◆ **Work required**
Copy every line from the data below in which the string "depsgraph" can be found.

◆ **The data**
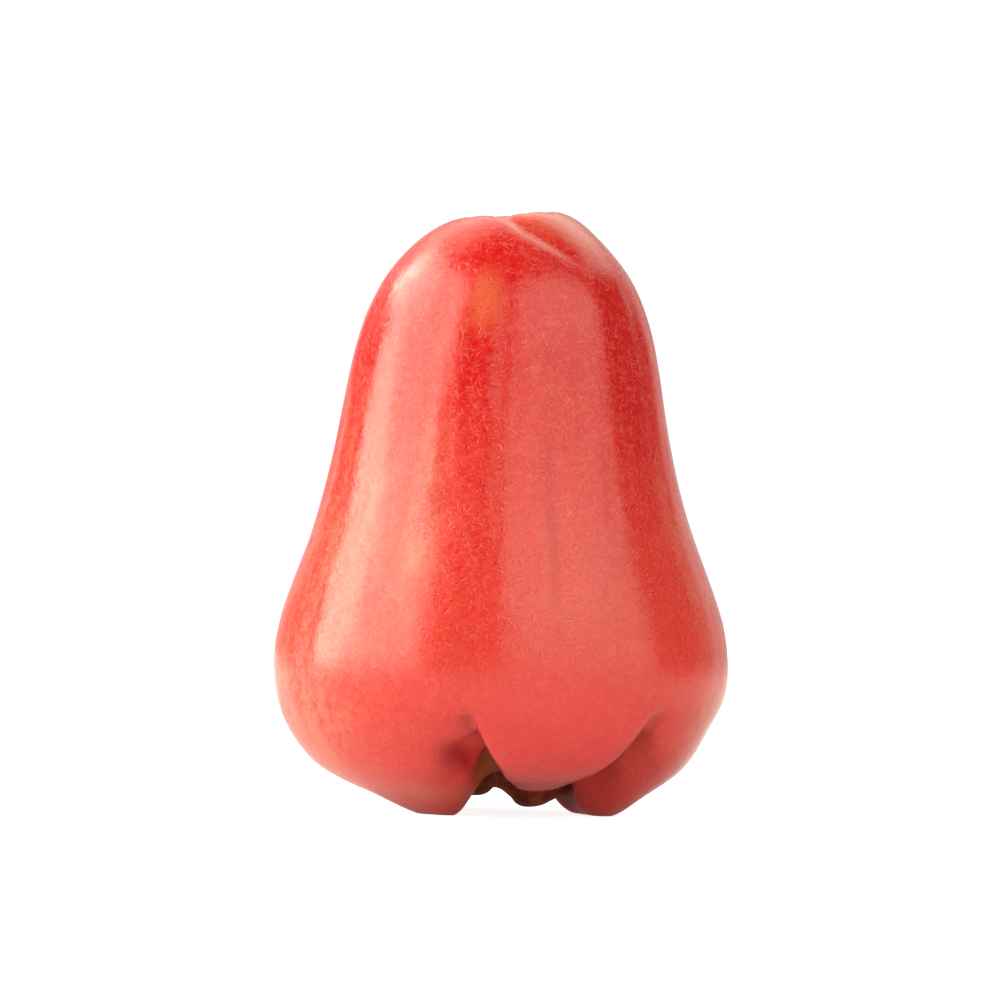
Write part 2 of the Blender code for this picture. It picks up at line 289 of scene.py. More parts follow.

* * *

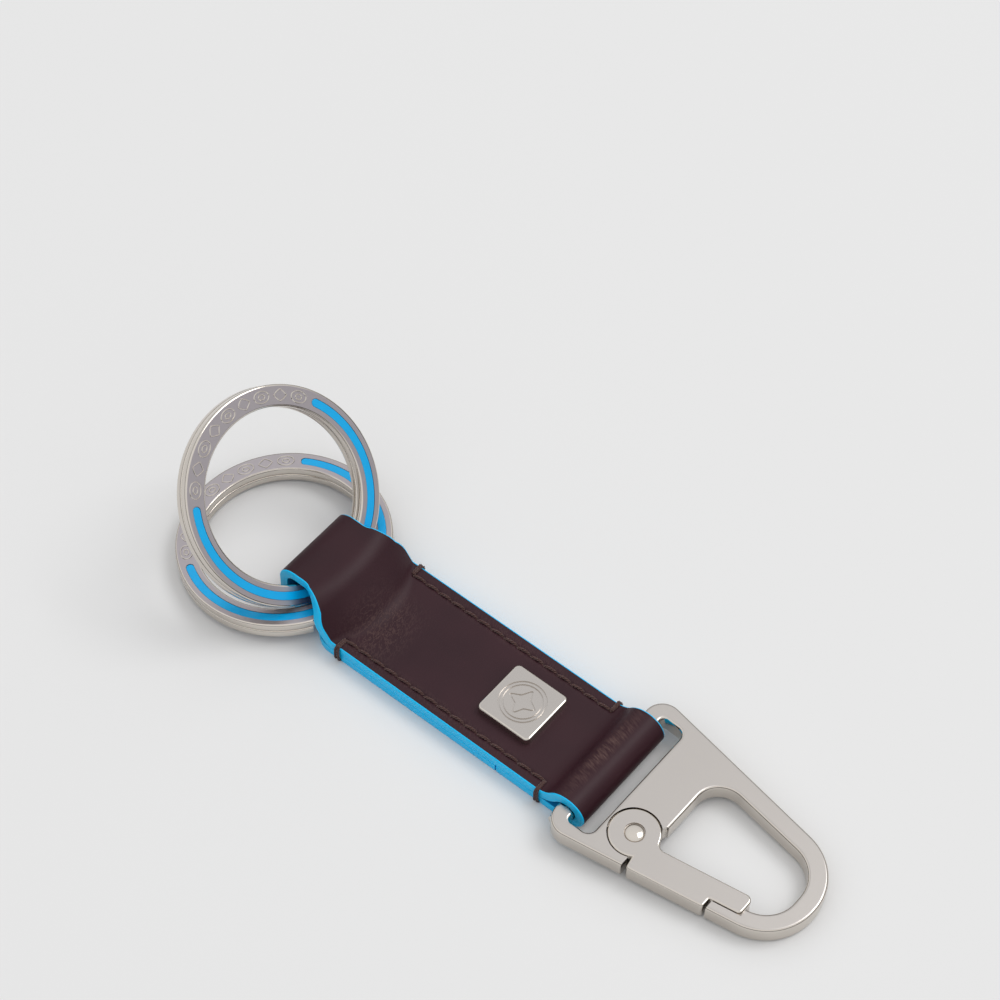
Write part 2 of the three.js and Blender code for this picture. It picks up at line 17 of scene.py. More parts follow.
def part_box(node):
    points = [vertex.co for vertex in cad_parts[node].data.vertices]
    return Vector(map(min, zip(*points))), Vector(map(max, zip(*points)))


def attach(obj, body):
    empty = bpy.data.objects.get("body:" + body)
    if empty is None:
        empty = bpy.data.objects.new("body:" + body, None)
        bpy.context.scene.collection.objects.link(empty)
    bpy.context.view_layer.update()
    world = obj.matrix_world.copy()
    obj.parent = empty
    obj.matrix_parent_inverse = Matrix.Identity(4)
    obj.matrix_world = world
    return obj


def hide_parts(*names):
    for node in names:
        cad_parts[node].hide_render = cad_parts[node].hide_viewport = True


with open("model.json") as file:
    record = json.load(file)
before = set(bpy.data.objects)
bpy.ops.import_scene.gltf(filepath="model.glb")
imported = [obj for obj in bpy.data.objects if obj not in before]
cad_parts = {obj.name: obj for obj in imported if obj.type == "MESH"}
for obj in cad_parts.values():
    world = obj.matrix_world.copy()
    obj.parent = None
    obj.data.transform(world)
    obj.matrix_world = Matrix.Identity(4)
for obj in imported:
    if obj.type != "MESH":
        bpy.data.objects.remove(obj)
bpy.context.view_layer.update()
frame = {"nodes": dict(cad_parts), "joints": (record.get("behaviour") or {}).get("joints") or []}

--

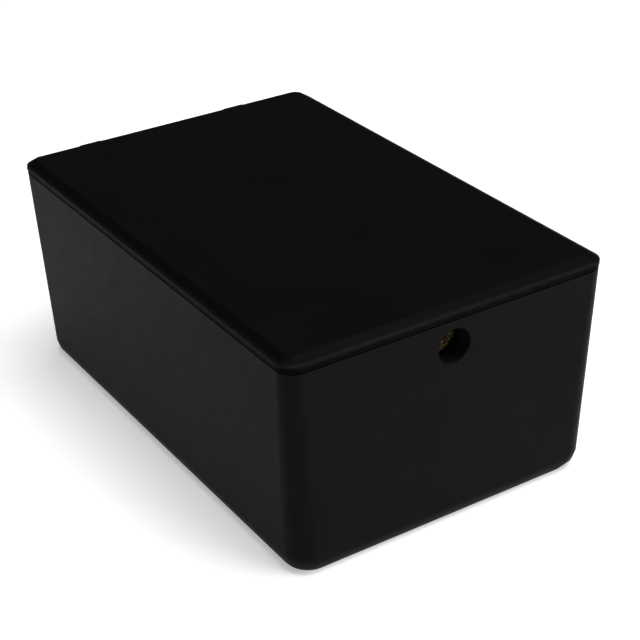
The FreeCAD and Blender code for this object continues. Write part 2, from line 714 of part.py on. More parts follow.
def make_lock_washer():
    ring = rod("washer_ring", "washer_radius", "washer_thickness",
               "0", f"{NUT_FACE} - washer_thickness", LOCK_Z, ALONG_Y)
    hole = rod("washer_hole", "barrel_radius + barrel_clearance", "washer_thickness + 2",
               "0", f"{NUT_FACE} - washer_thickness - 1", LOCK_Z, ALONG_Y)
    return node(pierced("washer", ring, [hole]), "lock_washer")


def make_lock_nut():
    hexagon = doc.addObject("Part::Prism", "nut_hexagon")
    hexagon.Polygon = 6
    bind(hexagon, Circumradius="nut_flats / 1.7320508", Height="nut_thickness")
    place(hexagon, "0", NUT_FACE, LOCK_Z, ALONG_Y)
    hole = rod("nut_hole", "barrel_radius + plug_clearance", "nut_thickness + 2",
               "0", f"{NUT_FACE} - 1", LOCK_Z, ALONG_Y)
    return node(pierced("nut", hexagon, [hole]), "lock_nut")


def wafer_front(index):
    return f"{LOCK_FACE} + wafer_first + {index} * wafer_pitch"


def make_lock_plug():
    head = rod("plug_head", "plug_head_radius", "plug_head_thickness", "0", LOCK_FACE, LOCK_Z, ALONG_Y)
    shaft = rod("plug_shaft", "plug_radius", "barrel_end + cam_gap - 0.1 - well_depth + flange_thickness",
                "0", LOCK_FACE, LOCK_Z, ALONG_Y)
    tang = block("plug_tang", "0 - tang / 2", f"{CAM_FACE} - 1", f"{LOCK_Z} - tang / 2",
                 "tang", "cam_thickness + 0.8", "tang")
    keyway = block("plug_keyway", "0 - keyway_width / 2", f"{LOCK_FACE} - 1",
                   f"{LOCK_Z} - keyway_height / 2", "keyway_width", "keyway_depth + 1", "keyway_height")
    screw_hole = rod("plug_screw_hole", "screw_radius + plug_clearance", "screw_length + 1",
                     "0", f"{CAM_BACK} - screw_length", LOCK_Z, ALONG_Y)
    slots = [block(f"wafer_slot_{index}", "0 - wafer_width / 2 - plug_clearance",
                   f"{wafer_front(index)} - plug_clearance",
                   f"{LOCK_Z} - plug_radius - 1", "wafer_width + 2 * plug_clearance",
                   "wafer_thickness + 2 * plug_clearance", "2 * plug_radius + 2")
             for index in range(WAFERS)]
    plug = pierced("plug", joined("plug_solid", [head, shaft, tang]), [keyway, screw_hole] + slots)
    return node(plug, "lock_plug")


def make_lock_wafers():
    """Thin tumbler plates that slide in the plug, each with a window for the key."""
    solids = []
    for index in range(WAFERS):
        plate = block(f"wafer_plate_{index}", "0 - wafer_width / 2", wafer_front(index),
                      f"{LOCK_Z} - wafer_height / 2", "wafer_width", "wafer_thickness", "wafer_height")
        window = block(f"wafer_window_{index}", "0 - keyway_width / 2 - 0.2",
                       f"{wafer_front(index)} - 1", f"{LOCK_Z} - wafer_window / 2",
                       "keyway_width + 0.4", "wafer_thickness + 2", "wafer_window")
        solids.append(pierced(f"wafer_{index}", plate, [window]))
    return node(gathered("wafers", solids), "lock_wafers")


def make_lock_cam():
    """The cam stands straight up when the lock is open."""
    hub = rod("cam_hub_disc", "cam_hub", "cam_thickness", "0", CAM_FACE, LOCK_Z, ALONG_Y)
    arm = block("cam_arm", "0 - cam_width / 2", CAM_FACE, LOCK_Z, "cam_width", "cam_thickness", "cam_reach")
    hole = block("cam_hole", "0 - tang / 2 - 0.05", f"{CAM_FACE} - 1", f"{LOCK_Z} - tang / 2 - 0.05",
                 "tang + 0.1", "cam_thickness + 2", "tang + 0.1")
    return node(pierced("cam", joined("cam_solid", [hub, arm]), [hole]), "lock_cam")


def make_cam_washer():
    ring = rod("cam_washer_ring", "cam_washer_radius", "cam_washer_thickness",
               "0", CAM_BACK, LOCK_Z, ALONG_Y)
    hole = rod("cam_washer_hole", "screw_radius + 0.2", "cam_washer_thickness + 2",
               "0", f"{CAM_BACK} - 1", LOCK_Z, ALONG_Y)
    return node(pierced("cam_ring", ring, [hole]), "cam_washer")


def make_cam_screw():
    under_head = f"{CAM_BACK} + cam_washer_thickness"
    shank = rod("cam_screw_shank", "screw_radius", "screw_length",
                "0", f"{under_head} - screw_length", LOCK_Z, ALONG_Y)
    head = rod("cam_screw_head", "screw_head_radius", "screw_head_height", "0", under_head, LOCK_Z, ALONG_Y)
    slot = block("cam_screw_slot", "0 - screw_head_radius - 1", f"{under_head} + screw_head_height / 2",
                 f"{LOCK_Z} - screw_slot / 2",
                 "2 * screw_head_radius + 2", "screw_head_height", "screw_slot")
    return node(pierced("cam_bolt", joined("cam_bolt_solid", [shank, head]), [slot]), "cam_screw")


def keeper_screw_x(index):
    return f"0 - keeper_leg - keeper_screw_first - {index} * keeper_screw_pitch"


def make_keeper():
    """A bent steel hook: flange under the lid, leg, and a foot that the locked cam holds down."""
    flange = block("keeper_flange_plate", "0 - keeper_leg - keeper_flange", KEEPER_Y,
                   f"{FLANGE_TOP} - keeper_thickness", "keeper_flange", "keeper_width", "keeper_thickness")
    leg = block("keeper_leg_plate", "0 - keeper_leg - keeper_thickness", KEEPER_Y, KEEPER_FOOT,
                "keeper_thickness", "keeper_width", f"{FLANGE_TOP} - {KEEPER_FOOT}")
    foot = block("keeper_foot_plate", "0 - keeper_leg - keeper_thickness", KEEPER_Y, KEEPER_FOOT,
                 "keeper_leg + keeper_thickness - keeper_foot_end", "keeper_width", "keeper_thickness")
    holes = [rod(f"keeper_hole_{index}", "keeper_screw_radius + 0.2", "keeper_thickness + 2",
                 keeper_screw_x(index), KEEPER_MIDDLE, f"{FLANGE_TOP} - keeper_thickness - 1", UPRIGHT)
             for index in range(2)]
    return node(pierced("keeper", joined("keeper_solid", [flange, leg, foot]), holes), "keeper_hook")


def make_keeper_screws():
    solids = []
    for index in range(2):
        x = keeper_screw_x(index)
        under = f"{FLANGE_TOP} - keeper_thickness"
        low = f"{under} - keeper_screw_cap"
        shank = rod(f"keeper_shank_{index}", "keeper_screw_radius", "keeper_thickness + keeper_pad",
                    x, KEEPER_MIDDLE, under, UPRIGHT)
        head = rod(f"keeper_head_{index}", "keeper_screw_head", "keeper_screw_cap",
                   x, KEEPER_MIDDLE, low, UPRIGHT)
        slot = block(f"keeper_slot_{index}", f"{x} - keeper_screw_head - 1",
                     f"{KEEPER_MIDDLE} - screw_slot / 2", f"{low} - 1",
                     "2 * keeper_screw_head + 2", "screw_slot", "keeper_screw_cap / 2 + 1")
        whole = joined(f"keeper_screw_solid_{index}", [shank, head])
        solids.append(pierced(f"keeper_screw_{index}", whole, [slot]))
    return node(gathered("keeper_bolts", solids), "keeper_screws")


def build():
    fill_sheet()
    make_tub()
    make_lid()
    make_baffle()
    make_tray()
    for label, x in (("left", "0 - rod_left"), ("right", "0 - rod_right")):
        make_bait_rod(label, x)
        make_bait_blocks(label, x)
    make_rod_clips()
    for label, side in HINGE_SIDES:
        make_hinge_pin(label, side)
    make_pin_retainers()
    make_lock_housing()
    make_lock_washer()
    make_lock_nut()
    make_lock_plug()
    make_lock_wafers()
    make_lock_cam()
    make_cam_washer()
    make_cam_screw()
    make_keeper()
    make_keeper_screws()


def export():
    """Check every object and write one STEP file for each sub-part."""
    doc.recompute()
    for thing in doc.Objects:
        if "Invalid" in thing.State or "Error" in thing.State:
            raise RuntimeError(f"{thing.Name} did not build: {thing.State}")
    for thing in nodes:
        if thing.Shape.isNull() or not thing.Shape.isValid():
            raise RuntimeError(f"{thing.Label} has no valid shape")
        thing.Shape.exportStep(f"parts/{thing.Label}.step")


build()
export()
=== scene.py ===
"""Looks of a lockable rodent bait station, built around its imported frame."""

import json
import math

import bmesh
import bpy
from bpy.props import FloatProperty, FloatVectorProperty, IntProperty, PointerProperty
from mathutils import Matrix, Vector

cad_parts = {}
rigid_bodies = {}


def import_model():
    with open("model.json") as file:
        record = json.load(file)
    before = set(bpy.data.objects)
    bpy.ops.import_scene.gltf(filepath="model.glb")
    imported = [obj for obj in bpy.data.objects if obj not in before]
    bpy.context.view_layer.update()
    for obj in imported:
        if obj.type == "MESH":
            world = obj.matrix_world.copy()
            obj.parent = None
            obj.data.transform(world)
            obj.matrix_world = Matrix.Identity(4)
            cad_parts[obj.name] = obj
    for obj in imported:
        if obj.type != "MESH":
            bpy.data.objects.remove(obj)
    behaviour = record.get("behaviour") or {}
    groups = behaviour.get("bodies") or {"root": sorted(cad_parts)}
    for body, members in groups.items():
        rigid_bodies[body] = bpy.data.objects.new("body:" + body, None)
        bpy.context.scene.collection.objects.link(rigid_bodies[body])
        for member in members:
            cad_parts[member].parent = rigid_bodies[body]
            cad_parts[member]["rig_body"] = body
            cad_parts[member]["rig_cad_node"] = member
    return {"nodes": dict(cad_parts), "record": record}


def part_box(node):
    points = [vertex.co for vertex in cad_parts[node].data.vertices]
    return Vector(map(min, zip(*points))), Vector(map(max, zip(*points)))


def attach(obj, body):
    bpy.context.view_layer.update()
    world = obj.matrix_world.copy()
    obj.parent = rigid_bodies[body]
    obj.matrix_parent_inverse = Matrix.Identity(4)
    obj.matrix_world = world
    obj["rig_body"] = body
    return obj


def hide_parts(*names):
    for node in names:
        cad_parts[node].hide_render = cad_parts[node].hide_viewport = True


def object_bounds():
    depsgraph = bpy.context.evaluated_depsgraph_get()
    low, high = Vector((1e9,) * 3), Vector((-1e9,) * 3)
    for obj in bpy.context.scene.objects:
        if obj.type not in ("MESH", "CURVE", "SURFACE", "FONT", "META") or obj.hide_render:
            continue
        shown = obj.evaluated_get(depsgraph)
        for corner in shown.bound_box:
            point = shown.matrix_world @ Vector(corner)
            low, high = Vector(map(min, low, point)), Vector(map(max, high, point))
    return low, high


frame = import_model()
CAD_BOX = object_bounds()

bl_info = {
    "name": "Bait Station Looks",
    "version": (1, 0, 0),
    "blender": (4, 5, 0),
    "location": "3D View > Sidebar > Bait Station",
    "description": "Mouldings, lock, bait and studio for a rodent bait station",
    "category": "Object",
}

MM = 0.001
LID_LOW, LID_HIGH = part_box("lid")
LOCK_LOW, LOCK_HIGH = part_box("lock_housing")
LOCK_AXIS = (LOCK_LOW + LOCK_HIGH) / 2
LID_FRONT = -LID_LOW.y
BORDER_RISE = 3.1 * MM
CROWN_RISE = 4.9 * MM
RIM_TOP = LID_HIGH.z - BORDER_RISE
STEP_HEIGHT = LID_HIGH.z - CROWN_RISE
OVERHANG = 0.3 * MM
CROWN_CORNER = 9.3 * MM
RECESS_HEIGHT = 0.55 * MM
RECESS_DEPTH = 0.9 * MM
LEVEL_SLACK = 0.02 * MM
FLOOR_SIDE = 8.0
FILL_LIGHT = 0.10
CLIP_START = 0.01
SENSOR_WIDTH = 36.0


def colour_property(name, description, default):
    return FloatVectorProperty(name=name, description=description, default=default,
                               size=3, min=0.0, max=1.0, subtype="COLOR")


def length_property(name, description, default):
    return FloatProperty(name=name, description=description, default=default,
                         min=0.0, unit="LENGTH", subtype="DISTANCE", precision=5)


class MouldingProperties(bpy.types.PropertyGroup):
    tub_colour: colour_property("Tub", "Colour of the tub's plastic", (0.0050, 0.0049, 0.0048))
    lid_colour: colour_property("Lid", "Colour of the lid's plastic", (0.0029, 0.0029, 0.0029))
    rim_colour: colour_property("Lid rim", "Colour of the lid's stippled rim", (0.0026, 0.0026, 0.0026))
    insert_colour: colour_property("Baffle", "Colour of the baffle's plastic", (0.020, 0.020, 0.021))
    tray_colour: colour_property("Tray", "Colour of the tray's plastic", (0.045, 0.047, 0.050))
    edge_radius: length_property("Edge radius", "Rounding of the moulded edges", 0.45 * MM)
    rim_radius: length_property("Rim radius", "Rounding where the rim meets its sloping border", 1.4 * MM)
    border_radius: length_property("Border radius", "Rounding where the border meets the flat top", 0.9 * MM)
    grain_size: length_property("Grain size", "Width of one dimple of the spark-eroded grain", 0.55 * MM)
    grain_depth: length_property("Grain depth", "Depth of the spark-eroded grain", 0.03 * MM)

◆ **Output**
    depsgraph = bpy.context.evaluated_depsgraph_get()
        shown = obj.evaluated_get(depsgraph)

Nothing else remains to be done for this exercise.